>> begin Available data

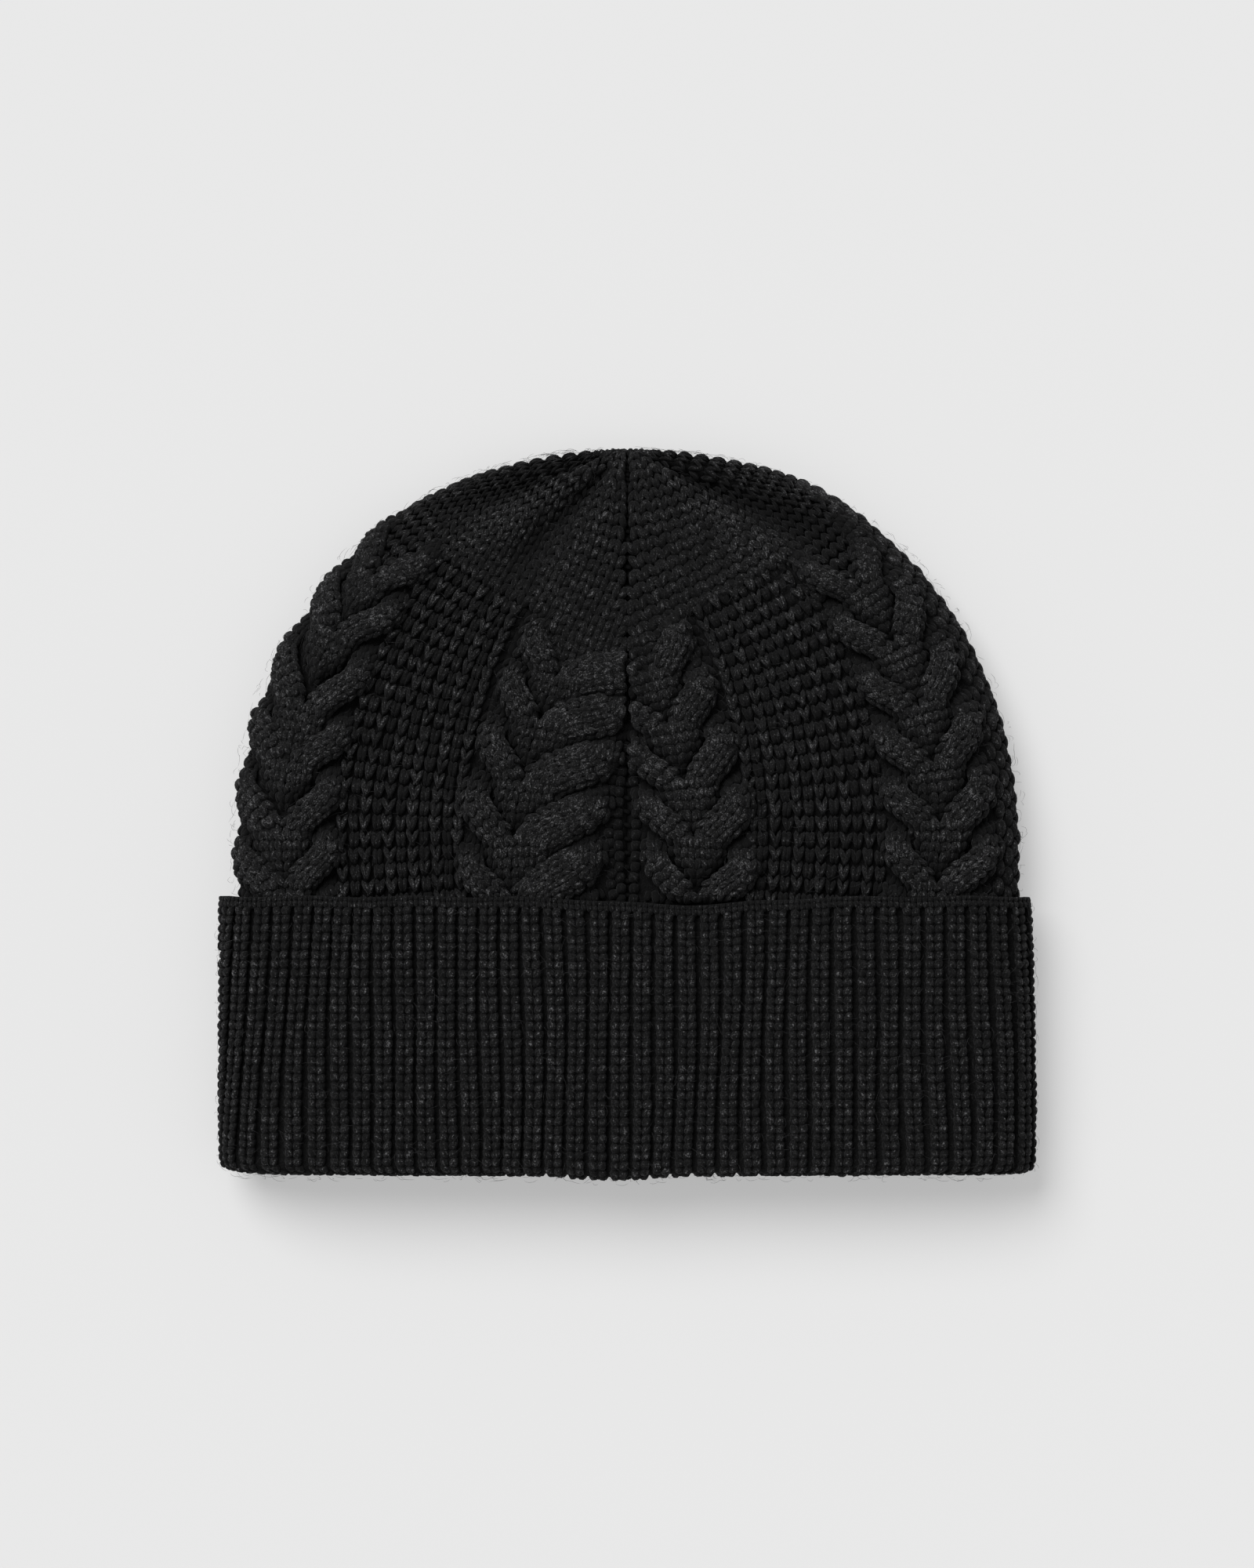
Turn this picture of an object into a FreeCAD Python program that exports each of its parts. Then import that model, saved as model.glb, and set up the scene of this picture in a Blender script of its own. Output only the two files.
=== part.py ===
"""Knit beanie with a turned-up rib cuff, lying flat on its back face.

Frame: +X across the hat, +Y from the head opening to the crown, +Z up through the thickness.
The origin is under the middle of the hat, on the surface that it lies on. Millimetres.
"""
import FreeCAD
import Part
import math
import os

V = FreeCAD.Vector

# Whole hat, lying flat
hat_height = 196.5            # from the bottom fold to the top of the crown
cuff_height = 75.5            # bottom fold to the cuff's free edge
cuff_half_width = 110.0
cuff_half_thickness = 12.5

# Knit cloth
rib_wall = 3.2                # one layer of rib
body_wall = 3.5               # one layer of cabled body knit
layer_gap = 0.3               # between the turned-up layer and what it lies on
pressed_depth = 0.12          # the underside is pressed flat by this much where it rests

# Body outline, half of a rounded superellipse seen from above
body_half_width = 106.8
crown_rise = 111.0            # widest line of the body up to the crown
outline_power = 2.2
edge_power = 8.0              # how square the side folds are in section
pillow_power = 8.0            # how late the body thins towards the crown
join_height = 68.0            # row where the rib turns into the body, above the bottom fold
body_tilt = 0.0375            # the body's middle plane drops this much per millimetre of +Y
settle_length = 35.0          # over which the underside drops from the cuff to the surface

# Seams and small pieces
seam_half_width = 1.4
gather_half_width = 13.0
gather_height = 9.0
cuff_seam_half_width = 1.2
label_width = 24.0
label_height = 18.0
label_thickness = 0.5
label_edge_above_fold = 9.0   # the label's lower edge, above the bottom fold
label_clearance = 0.05
stitch_radius = 0.25
stitch_length = 6.0
stitch_inset = 4.0            # stitches' middle from the label's sides
stitch_drop = 1.5             # stitches below the label's top edge

# Derived places
fold_y = -hat_height / 2.0
crown_y = hat_height / 2.0
cuff_top_y = fold_y + cuff_height
join_y = fold_y + join_height
widest_y = crown_y - crown_rise
middle_z = cuff_half_thickness - pressed_depth
inner_rib_half_thickness = cuff_half_thickness - rib_wall - layer_gap
fold_radius = (2.0 * rib_wall + layer_gap) / 2.0
fold_mid_half_thickness = cuff_half_thickness - fold_radius


def smooth_step(value):
    """Return the smooth ramp from 0 to 1 that a value between 0 and 1 makes."""
    clamped = min(max(value, 0.0), 1.0)
    return clamped * clamped * (3.0 - 2.0 * clamped)


def outline_half_width(y, inset):
    """Return the body's half width at y, with the outline drawn in by inset."""
    share = min(abs(y - widest_y) / (crown_rise - inset), 1.0)
    return (body_half_width - inset) * (1.0 - share ** outline_power) ** (1.0 / outline_power)


def body_middle_z(y):
    """Return the height of the body's middle plane at y."""
    return middle_z - body_tilt * (y - join_y)


def body_half_thickness(y, inset):
    """Return the body's half thickness on the centre line at y, drawn in by inset."""
    under_gap = (rib_wall + layer_gap) * (1.0 - smooth_step((y - join_y) / settle_length))
    share = min(abs(y - widest_y) / (crown_rise - inset), 1.0)
    return (body_middle_z(y) - under_gap - inset) * math.sqrt(1.0 - share ** pillow_power)


def section_wire(y, half_width, half_thickness, centre_z):
    """Return the closed rounded section of the flattened tube at y."""
    quarter = []
    for degrees in (0, 12, 25, 38, 50, 62, 72, 80):
        angle = math.radians(degrees)
        quarter.append((math.cos(angle) ** (2.0 / edge_power), math.sin(angle)))
    for across in (0.45, 0.22):
        quarter.append((across, math.sqrt(1.0 - across ** edge_power)))
    half = quarter + [(0.0, 1.0)] + [(-x, z) for x, z in reversed(quarter)]
    ring = half + [(x, -z) for x, z in reversed(half[1:-1])]
    points = [V(x * half_width, y, centre_z + z * half_thickness) for x, z in ring]
    curve = Part.BSplineCurve()
    curve.interpolate(Points=points, PeriodicFlag=True)
    return Part.Wire([curve.toShape()])


def tube(low_y, high_y, half_width, half_thickness):
    """Return a solid flattened tube of one section from low_y to high_y."""
    face = Part.Face(section_wire(low_y, half_width, half_thickness, middle_z))
    return face.extrude(V(0.0, high_y - low_y, 0.0))


def body_solid(inset, start_y, end_share):
    """Return the body's solid, drawn in by inset, from start_y to near its crown."""
    start_angle = math.asin((start_y - widest_y) / crown_rise)
    end_angle = math.asin(end_share)
    steps = 18
    wires = []
    for index in range(steps + 1):
        angle = start_angle + (end_angle - start_angle) * index / steps
        y = widest_y + (crown_rise - inset) * math.sin(angle)
        wires.append(section_wire(y, outline_half_width(y, inset), body_half_thickness(y, inset),
                                  body_middle_z(y)))
    return Part.makeLoft(wires, True, False)


def half_space(low, high):
    """Return a box between two corners, used to cut the shells."""
    size = high - low
    return Part.makeBox(size.x, size.y, size.z, low)


def tilted_half(upper):
    """Return a big box on one side of the body's tilted middle plane."""
    reach = 400.0
    base_z = 0.0 if upper else -reach
    box = Part.makeBox(2.0 * reach, 2.0 * reach, reach, V(-reach, -reach, base_z))
    box.rotate(V(0, 0, 0), V(1, 0, 0), -math.degrees(math.atan(body_tilt)))
    box.translate(V(0.0, join_y, middle_z))
    return box


def rest_flat(shape):
    """Return the shape with its underside cut flat at the surface that the hat lies on."""
    reach = 400.0
    if shape.BoundBox.ZMin >= 0.0:
        return shape
    return shape.cut(half_space(V(-reach, -reach, -reach), V(reach, reach, 0.0)))


def body_pieces():
    """Return the four panels, the two seams and the crown gather."""
    shell = body_solid(0.0, join_y, 0.9992).cut(body_solid(body_wall, join_y - 1.0, 0.9992))
    reach = 200.0
    gather_low_y = crown_y - gather_height
    gather_box = half_space(V(-gather_half_width, gather_low_y, -reach), V(gather_half_width, reach, reach))
    gather = shell.common(gather_box)
    rest = shell.cut(gather_box).common(half_space(V(-reach, join_y, -reach), V(reach, reach, reach)))
    left = rest.common(half_space(V(-reach, -reach, -reach), V(-seam_half_width, reach, reach)))
    right = rest.common(half_space(V(seam_half_width, -reach, -reach), V(reach, reach, reach)))
    seam = rest.common(half_space(V(-seam_half_width, -reach, -reach), V(seam_half_width, reach, reach)))
    upper = tilted_half(True)
    lower = tilted_half(False)
    return {
        "left_front_panel": left.common(upper),
        "left_back_panel": left.common(lower),
        "right_front_panel": right.common(upper),
        "right_back_panel": right.common(lower),
        "front_seam": seam.common(upper),
        "back_seam": seam.common(lower),
        "crown_gather": gather,
    }


def fold_ring():
    """Return the rounded fold that joins the outer and inner rib layers."""
    mid_half_width = cuff_half_width - fold_radius
    flat = 0.6
    solids = []
    for side in (1.0, -1.0):
        wires = []
        for degrees in (0, 22, 44, 62, 78, 90):
            angle = math.radians(degrees)
            offset = side * (flat + (fold_radius - flat) * math.cos(angle))
            y = fold_y + fold_radius * (1.0 - math.sin(angle))
            wires.append(section_wire(y, mid_half_width + offset, fold_mid_half_thickness + offset,
                                      middle_z))
        solids.append(Part.makeLoft(wires, True, False))
    return solids[0].cut(solids[1])


def cuff_pieces():
    """Return the rib cuff: outer and inner layers, front and back, the fold and the seam."""
    tube_low_y = fold_y + fold_radius
    inner_half_width = cuff_half_width - rib_wall - layer_gap
    outer = tube(tube_low_y, cuff_top_y, cuff_half_width, cuff_half_thickness)
    outer = outer.cut(tube(tube_low_y, cuff_top_y, cuff_half_width - rib_wall,
                           cuff_half_thickness - rib_wall))
    inner = tube(tube_low_y, join_y, inner_half_width, inner_rib_half_thickness)
    inner = inner.cut(tube(tube_low_y, join_y, inner_half_width - rib_wall,
                           inner_rib_half_thickness - rib_wall))
    reach = 200.0
    upper = half_space(V(-reach, -reach, middle_z), V(reach, reach, reach))
    lower = half_space(V(-reach, -reach, -reach), V(reach, reach, middle_z))
    slot = half_space(V(-cuff_seam_half_width, -reach, -reach), V(cuff_seam_half_width, reach, middle_z))
    outer_back = outer.common(lower)
    inner_back = inner.common(lower)
    return {
        "cuff_outer_front": outer.common(upper),
        "cuff_outer_back": outer_back.cut(slot),
        "cuff_inner_front": inner.common(upper),
        "cuff_inner_back": inner_back.cut(slot),
        "cuff_fold": fold_ring(),
        "cuff_seam": Part.makeCompound([outer_back.common(slot), inner_back.common(slot)]),
    }


def label_pieces():
    """Return the blank care label inside the cuff and the stitches that hold it."""
    inner_floor_z = middle_z - inner_rib_half_thickness + rib_wall
    base_z = inner_floor_z + label_clearance
    low_y = fold_y + label_edge_above_fold
    label = Part.makeBox(label_width, label_height, label_thickness, V(-label_width / 2.0, low_y, base_z))
    stitch_y = low_y + label_height - stitch_drop
    stitch_z = base_z + label_thickness + stitch_radius
    stitches = []
    for side in (-1.0, 1.0):
        middle_x = side * (label_width / 2.0 - stitch_inset)
        start = V(middle_x - stitch_length / 2.0, stitch_y, stitch_z)
        stitches.append(Part.makeCylinder(stitch_radius, stitch_length, start, V(1, 0, 0)))
    return {"care_label": label, "label_stitches": Part.makeCompound(stitches)}


def main():
    """Build every piece, check it and write one STEP file for each."""
    os.makedirs("parts", exist_ok=True)
    pieces = {}
    pieces.update(body_pieces())
    pieces.update(cuff_pieces())
    pieces.update(label_pieces())
    for name, whole in pieces.items():
        shape = rest_flat(whole)
        solids = shape.Solids
        volume = sum(solid.Volume for solid in solids)
        sound = all(solid.isValid() and solid.isClosed() for solid in solids)
        kept = solids[0] if len(solids) == 1 else Part.makeCompound(solids)
        kept.exportStep(os.path.join("parts", name + ".step"))
        box = kept.BoundBox
        print(f"{name}: {len(solids)} solid(s), sound {sound}, {volume / 1000.0:.2f} cm3, "
              f"x {box.XMin:.1f}..{box.XMax:.1f} y {box.YMin:.1f}..{box.YMax:.1f} "
              f"z {box.ZMin:.2f}..{box.ZMax:.2f}")


main()
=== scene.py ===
"""Looks of a charcoal cable-knit beanie with a turned-up rib cuff, lying flat.

The knit is built stitch by stitch: every leg of yarn, waffle bead and cable strand is placed on a
map of the lying cloth, and the map bends it to the hat's shape. Sizes are in millimetres until a
mesh is made, which is in metres.
"""

import logging
import math
from dataclasses import dataclass, field
from enum import Enum
from typing import Any, Iterable, Sequence

import bpy
import numpy as np
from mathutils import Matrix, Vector


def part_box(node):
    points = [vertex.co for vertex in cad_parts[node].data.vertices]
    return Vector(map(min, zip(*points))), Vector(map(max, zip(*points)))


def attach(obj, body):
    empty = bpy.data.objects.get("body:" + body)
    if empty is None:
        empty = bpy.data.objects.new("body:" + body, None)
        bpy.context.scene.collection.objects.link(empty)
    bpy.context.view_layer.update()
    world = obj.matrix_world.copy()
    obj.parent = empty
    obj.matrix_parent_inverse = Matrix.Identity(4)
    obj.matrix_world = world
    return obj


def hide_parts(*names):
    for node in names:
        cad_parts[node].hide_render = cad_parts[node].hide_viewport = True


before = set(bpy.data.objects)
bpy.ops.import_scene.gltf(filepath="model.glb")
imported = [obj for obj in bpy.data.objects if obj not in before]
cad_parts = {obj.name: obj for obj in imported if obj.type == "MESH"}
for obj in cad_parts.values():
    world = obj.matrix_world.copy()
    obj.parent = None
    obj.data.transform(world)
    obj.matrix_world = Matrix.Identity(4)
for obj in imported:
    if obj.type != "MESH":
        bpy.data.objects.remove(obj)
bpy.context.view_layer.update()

MM = 0.001
LOG = logging.getLogger("beanie")
Array = np.ndarray
REACH = np.arange(0.0, 126.0, 0.25)     # arc lengths at which a section of the body is read, in mm
LEAN_FROM = 30.0        # arc height where a leaning cable's axis is at its stated place, in mm


class Face(Enum):
    """Which side of the lying hat a piece is on."""

    FRONT = 1
    BACK = -1


class Side(Enum):
    """Which half of the hat a piece is on: the sign of its X."""

    LEFT = -1
    RIGHT = 1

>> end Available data

#### [What needs to be done]
Please repeat word for word the lines above that run from the beginning through the line containing "settle_length = 35.0", keeping both the first and that last line.

#### [Full output]
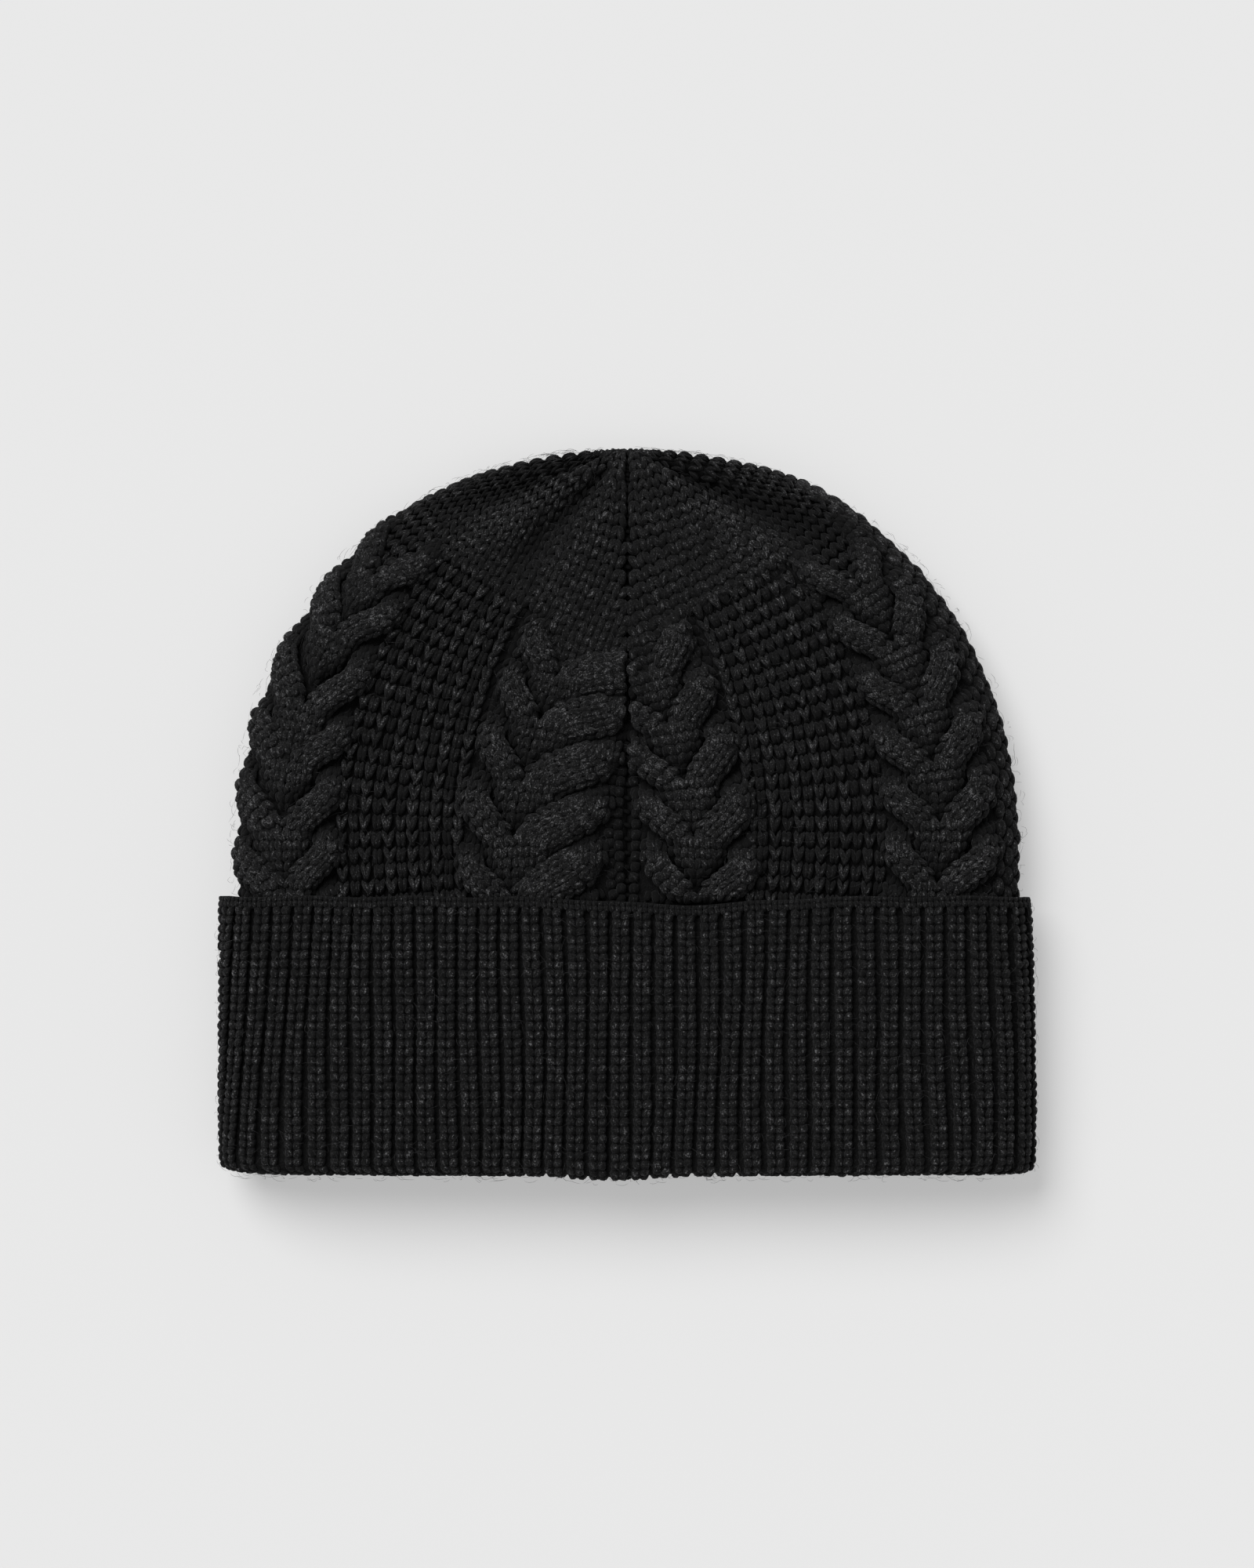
Turn this picture of an object into a FreeCAD Python program that exports each of its parts. Then import that model, saved as model.glb, and set up the scene of this picture in a Blender script of its own. Output only the two files.
=== part.py ===
"""Knit beanie with a turned-up rib cuff, lying flat on its back face.

Frame: +X across the hat, +Y from the head opening to the crown, +Z up through the thickness.
The origin is under the middle of the hat, on the surface that it lies on. Millimetres.
"""
import FreeCAD
import Part
import math
import os

V = FreeCAD.Vector

# Whole hat, lying flat
hat_height = 196.5            # from the bottom fold to the top of the crown
cuff_height = 75.5            # bottom fold to the cuff's free edge
cuff_half_width = 110.0
cuff_half_thickness = 12.5

# Knit cloth
rib_wall = 3.2                # one layer of rib
body_wall = 3.5               # one layer of cabled body knit
layer_gap = 0.3               # between the turned-up layer and what it lies on
pressed_depth = 0.12          # the underside is pressed flat by this much where it rests

# Body outline, half of a rounded superellipse seen from above
body_half_width = 106.8
crown_rise = 111.0            # widest line of the body up to the crown
outline_power = 2.2
edge_power = 8.0              # how square the side folds are in section
pillow_power = 8.0            # how late the body thins towards the crown
join_height = 68.0            # row where the rib turns into the body, above the bottom fold
body_tilt = 0.0375            # the body's middle plane drops this much per millimetre of +Y
settle_length = 35.0          # over which the underside drops from the cuff to the surface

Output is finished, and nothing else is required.